When the caterpillar growing season starts in April, the Lab’s staff of three and a few interns have to take care of — “wrangle,” as they call it — thousands of caterpillars. Feeding what are called “eating machines” is the main challenge.
“We go out every morning to do host plant collection, usually on roadsides or parking lot edges that don’t get mowed very often,” Jaffe says. “Everyone here gets to know plants, not just the species, but what is the most delicious kind of oak leaf.” Or black cherry, poplar, birch, sweet fern, blueberry and so on — caterpillars are picky, usually eating just a few kinds of leaf.
Another challenge — the off-site caterpillar shows require more work than most live animal shows. “When you do a show with an opossum,” Jaffe says, “you can put the opossum in a box, bring it to the show and feed it some kibble when you get home, and it will live for years.” Caterpillar shows, on the other hand, will have many different species in different stages of development — “big, little, hatchlings, cocoons, things shedding their skin, snake mimics … we want to blow people away.”
Plus, unlike opossums, caterpillars have short lives (the big, showy cecropia moth caterpillar, for instance, is only big for a week before it begins to spin its cocoon), so what they call the “livestock” has to constantly be regenerated.

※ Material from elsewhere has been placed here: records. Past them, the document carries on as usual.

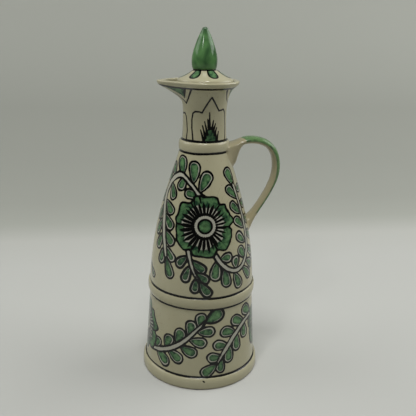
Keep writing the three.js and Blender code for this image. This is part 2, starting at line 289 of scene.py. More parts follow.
# %% Lute the handle on
def lute(strap, wall, gap):
    """Press, smear and wipe a strap that stops short of a wall by a gap."""
    surface = BVHTree.FromPolygons(
        [v.co / MM for v in wall.data.vertices], [list(face.vertices) for face in wall.data.polygons]
    )
    moved, soft = {}, []
    for vertex in strap.data.vertices:
        place, upper = vertex.co / MM, vertex.co.z > MID_HANDLE * MM
        by_collar = upper and place.x < PRESS_START
        if by_collar:
            press(place, vertex.normal)
            moved[vertex.index] = place * MM
        _, facing, _, away = surface.find_nearest(place)
        if by_collar and away > WIPED:
            soft.append(vertex.index)
        reach = UPPER_SMEAR if upper else LOWER_SMEAR
        if away > reach:
            continue
        close = 1 - (away - gap) / (reach - gap)
        place = smeared(place, vertex.normal, facing, reach, close, upper)
        foot, facing, _, _ = surface.find_nearest(place)
        moved[vertex.index] = (foot + facing * ((1 - close) * reach - UNDER_SKIN * close)) * MM
    for index, place in moved.items():
        strap.data.vertices[index].co = place
    sponge(strap, soft)
    print(strap.name, "has", len(moved), "points pressed or smeared, and", len(soft), "wiped")


lute(handle, body, gap=0.3)

# %% [markdown]
# ## The brushwork
#
# The painter outlines each shape in black and fills it with green. An image could carry that, but it
# would blur when seen close. Here each point of the mesh stores a few distances in millimetres, and the
# glaze material turns them into crisp edges at any size:
#
# - outline: to the edge of the nearest shape, with less than nothing inside it. The black line runs along
#   that edge.
# - ink: to the nearest stroke of solid black.
# - green: to the nearest patch of green.
# - flower: across and up from the middle of the nearest big flower, whose fine rays the material draws.

# %% What a painted piece remembers
FAR = 50.0  # a distance that stands for none
SKIN_DEPTH = 1.5  # a point this far inside the outline is still on the outer wall
rng = np.random.default_rng(11)  # the unsteadiness of the painter's hand


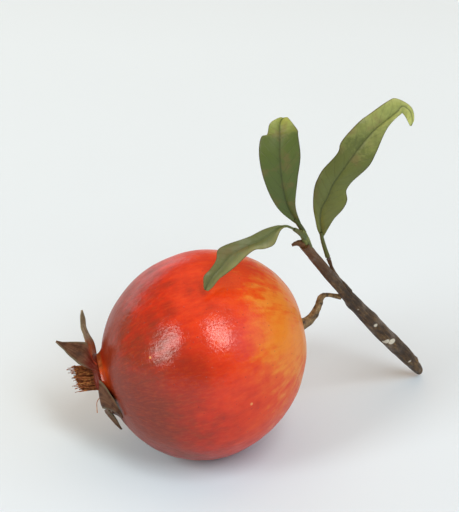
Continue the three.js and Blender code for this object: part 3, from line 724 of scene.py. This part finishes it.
# %% Rind: the yellow cheek, the two dusky cheeks, and the orange neck with painted shade below
# Each cheek is a place in the fruit, how far it reaches, its colour and how strongly it covers.
CHEEKS = [
    ((0.63, -0.07, -0.78), 0.02, 0.56, "#dd821c", 0.95),
    ((0.62, -0.28, 0.73), 0.15, 0.62, "#6c2414", 0.8),
    ((0.96, -0.11, 0.17), 0.06, 0.34, "#8a200c", 0.7),
]
for centre, near, far, colour, most in CHEEKS:
    away = add(tree, "VectorMath", (place, centre), operation="DISTANCE")[0]
    away = add(tree, "Math", (streak, 0.3, away), operation="MULTIPLY_ADD")[0]
    away = add(tree, "Math", (cloud, 0.4, away), operation="MULTIPLY_ADD")[0]
    away = add(tree, "Math", (away, 0.35), operation="SUBTRACT")[0]
    share = add(tree, "MapRange", (away, near, far, most, 0.0))[0]
    skin = add(tree, "Mix", (share, skin, shade(colour)))[0]
neck = add(tree, "MapRange", (along, 0.885, 0.935, 0.0, 0.95))[0]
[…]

“Their rapid lives give us an opportunity to tell stories not just about how they change and grow, but have it play out in front of you,” Jaffe says, “but it also means there is no time when we can sit back and say, ‘We have what we need now, let’s take a breather.’”
To the caterpillar wranglers, it’s all worth it, and they look forward to what’s ahead — hopefully, Jaffe says, more programs, being open more hours, maybe launching a mobile lab. It’s just a question of money.
But Jaffe and the others at The Caterpillar Lab — now in the midst of its own metamorphosis — will continue to work hard while awaiting their butterfly stage.